I think that’s something that we all love, the vibes in The New Deal. I think all three of us have had exactly the same feeling, like the moment I just described to you. When we played our last show [on Jam Cruise], I went to my room, and I wept for 10 minutes. It was so emotional for me, the idea of no longer doing it.

[New Deal keyboardist] Jamie Shields and I have been friends since I was 13 or 14 and, despite the fact that we’re really busy and that he lives across an ocean from me, we’re in touch like every day. It would be really surprising if I didn’t do something with Jamie, whether it’s playing as New Deal or something close to New Deal—or something entirely different. The New Deal came out of me and Jamie wanting to find a reason to play together again because we’d been in a band together and then, he went off and did something and I went off and did something. Later, he called me and said, I really want to play with you!
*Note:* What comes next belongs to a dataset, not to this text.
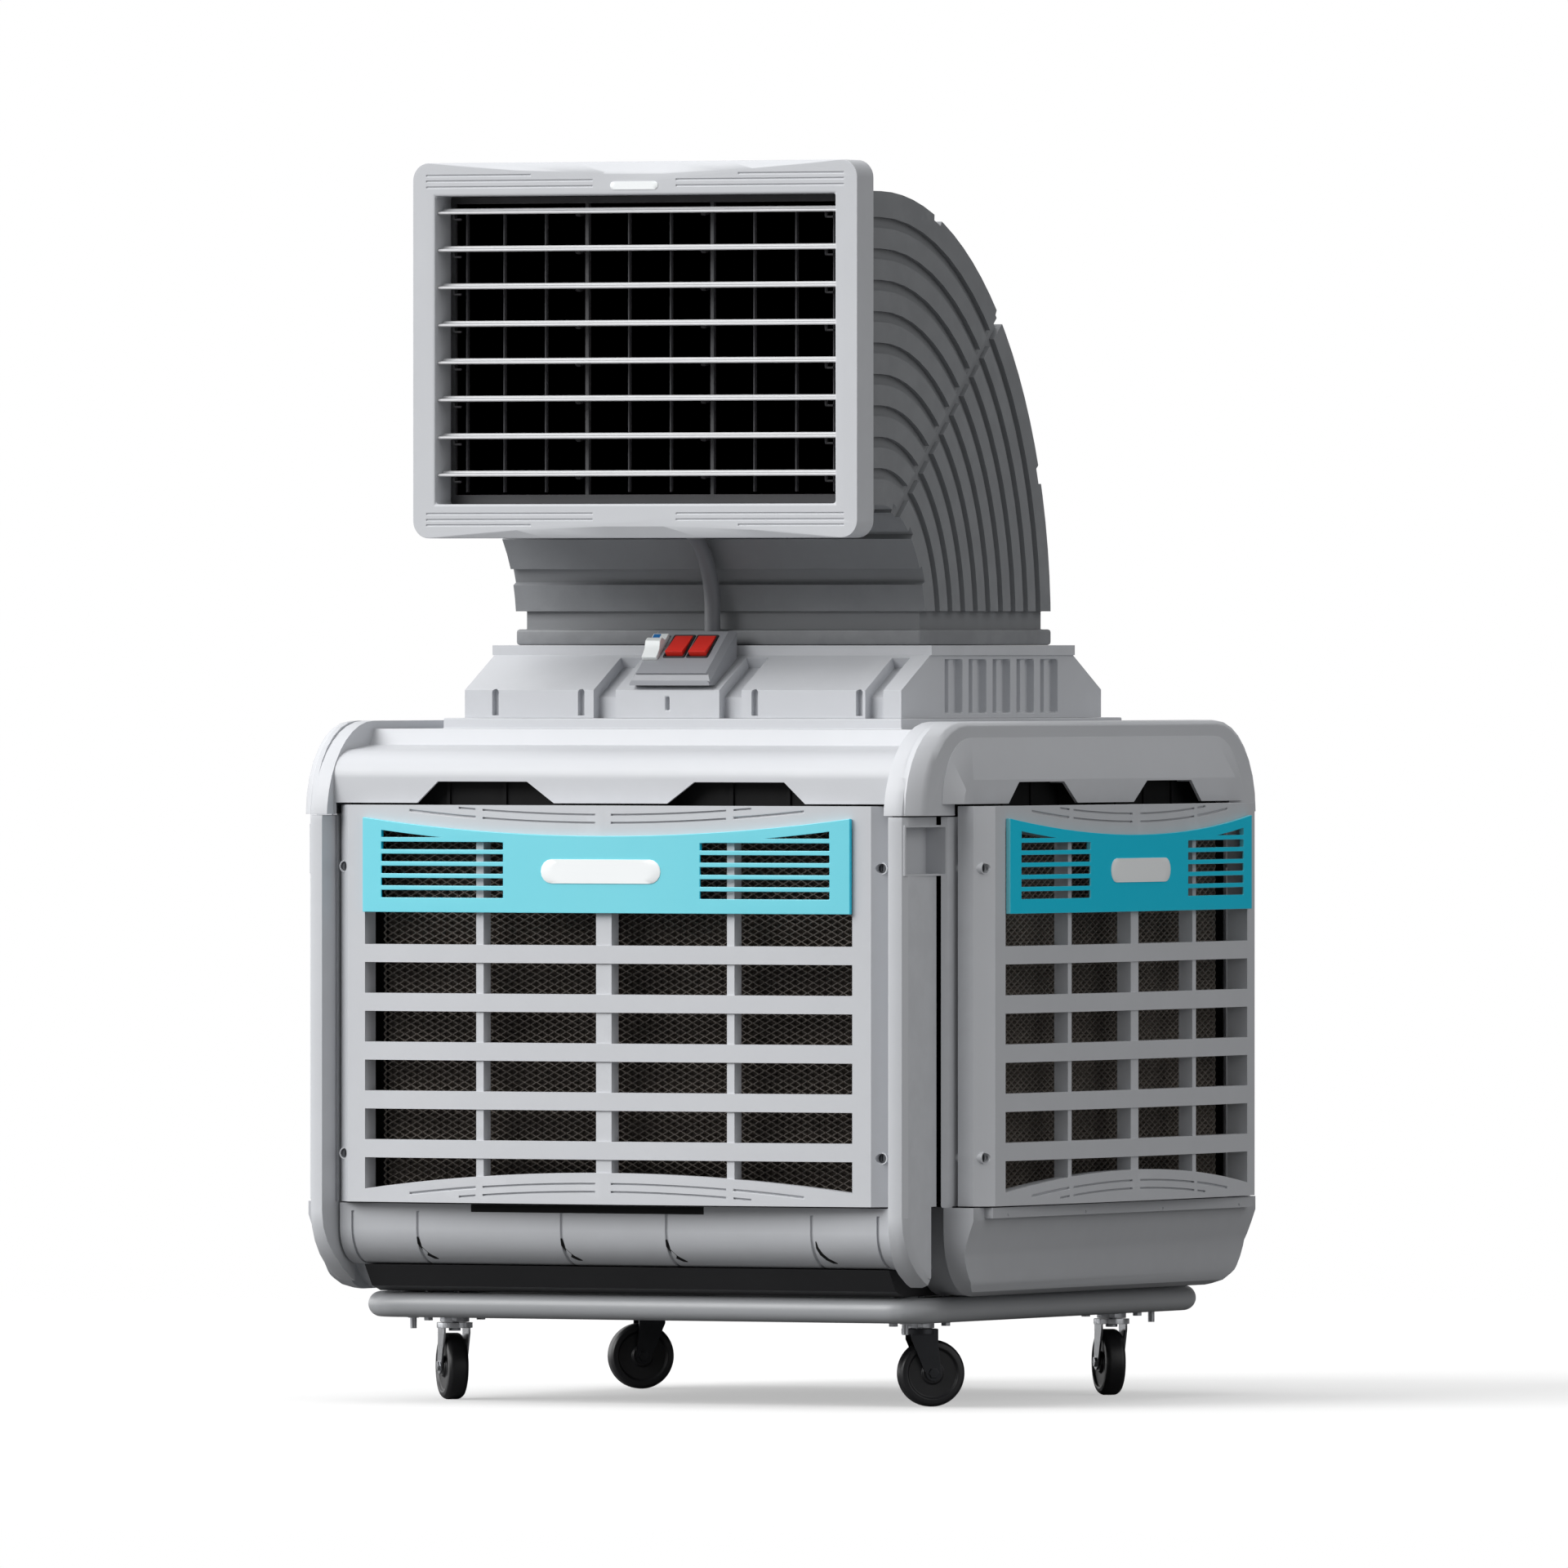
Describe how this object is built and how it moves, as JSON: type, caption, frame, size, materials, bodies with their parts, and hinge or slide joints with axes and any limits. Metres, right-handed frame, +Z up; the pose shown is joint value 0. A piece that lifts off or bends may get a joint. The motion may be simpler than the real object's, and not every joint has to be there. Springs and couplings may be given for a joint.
{
  "type": "evaporative cooler",
  "caption": "Wheeled evaporative cooler: square cabinet with bowed pad grilles, blue fascias, roof fan hood, ribbed duct elbow and louvred discharge head.",
  "frame": {"origin": "on the floor, under the centre of the cabinet", "axes": "+Z up, the discharge head and the front grille face -Y, +X to the right seen from the front"},
  "size_m": [1.2, 1.2, 1.854],
  "materials": {
    "cabinet_grey": "satin moulded plastic with a fine grain",
    "duct_grey": "satin moulded plastic with a fine grain",
    "box_grey": "satin moulded plastic",
    "fascia_blue": "semi-gloss moulded plastic",
    "zinc_steel": "zinc plated",
    "dark_steel": "black oxide",
    "black_plastic": "fine matt texture",
    "black_paint": "satin paint",
    "pad_cellulose": "corrugated cellulose sheets",
    "blade_grey": "satin",
    "pump_plastic": "satin",
    "pipe_plastic": "satin",
    "valve_brass": "machined",
    "rocker_red": "gloss",
    "switch_white": "gloss",
    "tyre_black": "semi-gloss moulded tread"
  },
  "bodies": {
    "root": {"tube_frame": "zinc_steel", "frame_bolts": "dark_steel", "caster_plates": "zinc_steel", "base_pan": "black_plastic", "water_tank": "cabinet_grey", "drain_plug": "black_plastic", "corner_posts": "cabinet_grey", "top_cover": "cabinet_grey", "front_grille": "cabinet_grey", "rear_grille": "cabinet_grey", "left_grille": "cabinet_grey", "right_grille": "cabinet_grey", "fascia_panels": "fascia_blue", "grille_screws": "dark_steel", "cooling_pads": "pad_cellulose", "hood_cap": "cabinet_grey", "duct_lower": "duct_grey", "duct_upper": "duct_grey", "head_frame": "cabinet_grey", "head_sleeve": "black_plastic", "swing_motor": "zinc_steel", "control_box": "box_grey", "conduit": "black_plastic", "fan_ring": "black_paint", "motor_bracket": "zinc_steel", "fan_motor": "black_paint", "water_pump": "pump_plastic", "water_pipes": "pipe_plastic", "float_valve": "valve_brass"},
    "fan": {"fan_rotor": "black_paint"},
    "louvre_blade_1": {"louvre_blade_1": "blade_grey"},
    "louvre_blade_2": {"louvre_blade_2": "blade_grey"},
    "louvre_blade_3": {"louvre_blade_3": "blade_grey"},
    "louvre_blade_4": {"louvre_blade_4": "blade_grey"},
    "louvre_blade_5": {"louvre_blade_5": "blade_grey"},
    "louvre_blade_6": {"louvre_blade_6": "blade_grey"},
    "louvre_blade_7": {"louvre_blade_7": "blade_grey"},
    "louvre_blade_8": {"louvre_blade_8": "blade_grey"},
    "blade_link": {"blade_link": "black_plastic"},
    "vane_1": {"vane_1": "black_plastic"},
    "vane_2": {"vane_2": "black_plastic"},
    "vane_3": {"vane_3": "black_plastic"},
    "vane_4": {"vane_4": "black_plastic"},
    "vane_5": {"vane_5": "black_plastic"},
    "vane_6": {"vane_6": "black_plastic"},
    "vane_7": {"vane_7": "black_plastic"},
    "vane_8": {"vane_8": "black_plastic"},
    "vane_link": {"vane_link": "black_plastic"},
    "rocker_1": {"rocker_1": "rocker_red"},
    "rocker_2": {"rocker_2": "rocker_red"},
    "main_switch": {"main_switch": "switch_white"},
    "float_arm": {"float_arm": "pipe_plastic"},
    "caster_fork_1": {"caster_fork_1": "zinc_steel"},
    "caster_wheel_1": {"caster_wheel_1": "tyre_black"},
    "caster_fork_2": {"caster_fork_2": "zinc_steel"},
    "caster_wheel_2": {"caster_wheel_2": "tyre_black"},
    "caster_fork_3": {"caster_fork_3": "zinc_steel"},
    "caster_wheel_3": {"caster_wheel_3": "tyre_black"},
    "caster_fork_4": {"caster_fork_4": "zinc_steel"},
    "caster_wheel_4": {"caster_wheel_4": "tyre_black"}
  },
  "joints": [
    {"name": "fan_spin", "type": "hinge", "parent": "root", "child": "fan", "pos_m": [0, 0, 0.97], "axis": [0, 0, 1], "continuous": true},
    {"name": "blade_1_tilt", "type": "hinge", "parent": "root", "child": "louvre_blade_1", "pos_m": [0, -0.464, 1.39], "axis": [1, 0, 0], "range_deg": [-25, 25]},
    {"name": "blade_2_tilt", "type": "hinge", "parent": "root", "child": "louvre_blade_2", "pos_m": [0, -0.464, 1.446], "axis": [1, 0, 0], "range_deg": [-25, 25]},
    {"name": "blade_3_tilt", "type": "hinge", "parent": "root", "child": "louvre_blade_3", "pos_m": [0, -0.464, 1.502], "axis": [1, 0, 0], "range_deg": [-25, 25]},
    {"name": "blade_4_tilt", "type": "hinge", "parent": "root", "child": "louvre_blade_4", "pos_m": [0, -0.464, 1.558], "axis": [1, 0, 0], "range_deg": [-25, 25]},
    {"name": "blade_5_tilt", "type": "hinge", "parent": "root", "child": "louvre_blade_5", "pos_m": [0, -0.464, 1.614], "axis": [1, 0, 0], "range_deg": [-25, 25]},
    {"name": "blade_6_tilt", "type": "hinge", "parent": "root", "child": "louvre_blade_6", "pos_m": [0, -0.464, 1.67], "axis": [1, 0, 0], "range_deg": [-25, 25]},
    {"name": "blade_7_tilt", "type": "hinge", "parent": "root", "child": "louvre_blade_7", "pos_m": [0, -0.464, 1.726], "axis": [1, 0, 0], "range_deg": [-25, 25]},
    {"name": "blade_8_tilt", "type": "hinge", "parent": "root", "child": "louvre_blade_8", "pos_m": [0, -0.464, 1.782], "axis": [1, 0, 0], "range_deg": [-25, 25]},
    {"name": "blade_link_pivot", "type": "hinge", "parent": "louvre_blade_1", "child": "blade_link", "pos_m": [0.323, -0.4482, 1.3925], "axis": [1, 0, 0], "range_deg": [-25, 25]},
    {"name": "vane_1_swing", "type": "hinge", "parent": "root", "child": "vane_1", "pos_m": [-0.308, -0.418, 1.57], "axis": [0, 0, 1], "range_deg": [-30, 30]},
    {"name": "vane_2_swing", "type": "hinge", "parent": "root", "child": "vane_2", "pos_m": [-0.245, -0.418, 1.57], "axis": [0, 0, 1], "range_deg": [-30, 30]},
    {"name": "vane_3_swing", "type": "hinge", "parent": "root", "child": "vane_3", "pos_m": [-0.175, -0.418, 1.57], "axis": [0, 0, 1], "range_deg": [-30, 30]},
    {"name": "vane_4_swing", "type": "hinge", "parent": "root", "child": "vane_4", "pos_m": [-0.035, -0.418, 1.57], "axis": [0, 0, 1], "range_deg": [-30, 30]},
    {"name": "vane_5_swing", "type": "hinge", "parent": "root", "child": "vane_5", "pos_m": [0.035, -0.418, 1.57], "axis": [0, 0, 1], "range_deg": [-30, 30]},
    {"name": "vane_6_swing", "type": "hinge", "parent": "root", "child": "vane_6", "pos_m": [0.175, -0.418, 1.57], "axis": [0, 0, 1], "range_deg": [-30, 30]},
    {"name": "vane_7_swing", "type": "hinge", "parent": "root", "child": "vane_7", "pos_m": [0.245, -0.418, 1.57], "axis": [0, 0, 1], "range_deg": [-30, 30]},
    {"name": "vane_8_swing", "type": "hinge", "parent": "root", "child": "vane_8", "pos_m": [0.308, -0.418, 1.57], "axis": [0, 0, 1], "range_deg": [-30, 30]},
    {"name": "vane_link_pivot", "type": "hinge", "parent": "vane_1", "child": "vane_link", "pos_m": [-0.308, -0.402, 1.787], "axis": [0, 0, 1], "range_deg": [-30, 30]},
    {"name": "rocker_1_rock", "type": "hinge", "parent": "root", "child": "rocker_1", "pos_m": [-0.028, -0.28705, 1.13041], "axis": [1, 0, 0], "range_deg": [0, 16]},
    {"name": "rocker_2_rock", "type": "hinge", "parent": "root", "child": "rocker_2", "pos_m": [0.011, -0.28705, 1.13041], "axis": [1, 0, 0], "range_deg": [0, 16]},
    {"name": "main_switch_rock", "type": "hinge", "parent": "root", "child": "main_switch", "pos_m": [-0.066, -0.29012, 1.12784], "axis": [1, 0, 0], "range_deg": [0, 12]},
    {"name": "float_arm_swing", "type": "hinge", "parent": "root", "child": "float_arm", "pos_m": [-0.3, 0.505, 0.28], "axis": [1, 0, 0], "range_deg": [-5, 12]},
    {"name": "caster_1_swivel", "type": "hinge", "parent": "root", "child": "caster_fork_1", "pos_m": [-0.391, -0.322, 0.11], "axis": [0, 0, 1], "continuous": true},
    {"name": "caster_1_roll", "type": "hinge", "parent": "caster_fork_1", "child": "caster_wheel_1", "pos_m": [-0.40215, -0.30917, 0.05], "axis": [-0.7547, -0.6561, 0], "continuous": true},
    {"name": "caster_2_swivel", "type": "hinge", "parent": "root", "child": "caster_fork_2", "pos_m": [0.391, -0.322, 0.11], "axis": [0, 0, 1], "continuous": true},
    {"name": "caster_2_roll", "type": "hinge", "parent": "caster_fork_2", "child": "caster_wheel_2", "pos_m": [0.40402, -0.31107, 0.05], "axis": [-0.6428, 0.766, 0], "continuous": true},
    {"name": "caster_3_swivel", "type": "hinge", "parent": "root", "child": "caster_fork_3", "pos_m": [0.391, 0.322, 0.11], "axis": [0, 0, 1], "continuous": true},
    {"name": "caster_3_roll", "type": "hinge", "parent": "caster_fork_3", "child": "caster_wheel_3", "pos_m": [0.37985, 0.33483, 0.05], "axis": [-0.7547, -0.6561, 0], "continuous": true},
    {"name": "caster_4_swivel", "type": "hinge", "parent": "root", "child": "caster_fork_4", "pos_m": [-0.391, 0.322, 0.11], "axis": [0, 0, 1], "continuous": true},
    {"name": "caster_4_roll", "type": "hinge", "parent": "caster_fork_4", "child": "caster_wheel_4", "pos_m": [-0.40402, 0.31107, 0.05], "axis": [0.6428, -0.766, 0], "continuous": true}
  ],
  "couplings": [
    {"joint": "blade_2_tilt", "follows": "blade_1_tilt", "ratio": 1},
    {"joint": "blade_3_tilt", "follows": "blade_1_tilt", "ratio": 1},
    {"joint": "blade_4_tilt", "follows": "blade_1_tilt", "ratio": 1},
    {"joint": "blade_5_tilt", "follows": "blade_1_tilt", "ratio": 1},
    {"joint": "blade_6_tilt", "follows": "blade_1_tilt", "ratio": 1},
    {"joint": "blade_7_tilt", "follows": "blade_1_tilt", "ratio": 1},
    {"joint": "blade_8_tilt", "follows": "blade_1_tilt", "ratio": 1},
    {"joint": "blade_link_pivot", "follows": "blade_1_tilt", "ratio": -1},
    {"joint": "vane_2_swing", "follows": "vane_1_swing", "ratio": 1},
    {"joint": "vane_3_swing", "follows": "vane_1_swing", "ratio": 1},
    {"joint": "vane_4_swing", "follows": "vane_1_swing", "ratio": 1},
    {"joint": "vane_5_swing", "follows": "vane_1_swing", "ratio": 1},
    {"joint": "vane_6_swing", "follows": "vane_1_swing", "ratio": 1},
    {"joint": "vane_7_swing", "follows": "vane_1_swing", "ratio": 1},
    {"joint": "vane_8_swing", "follows": "vane_1_swing", "ratio": 1},
    {"joint": "vane_link_pivot", "follows": "vane_1_swing", "ratio": -1}
  ]
}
I’d be really surprised if it didn’t happen at some point.

I just don’t know whether the format of The New Deal, by which I mean the touring and in some cases playing the same fucking places year after year, is what we want to do. But I miss playing with Jamie and [New Deal drummer] Darren Shearer. They’re both fucking incredible players—they always brought out the best in me. I always felt so lucky to play with them. So yes, I’d love to do something with them, I just don’t know how it’ll come about, really. There’s some part of my brain that really misses it, and I am sure it is the same for those guys, too.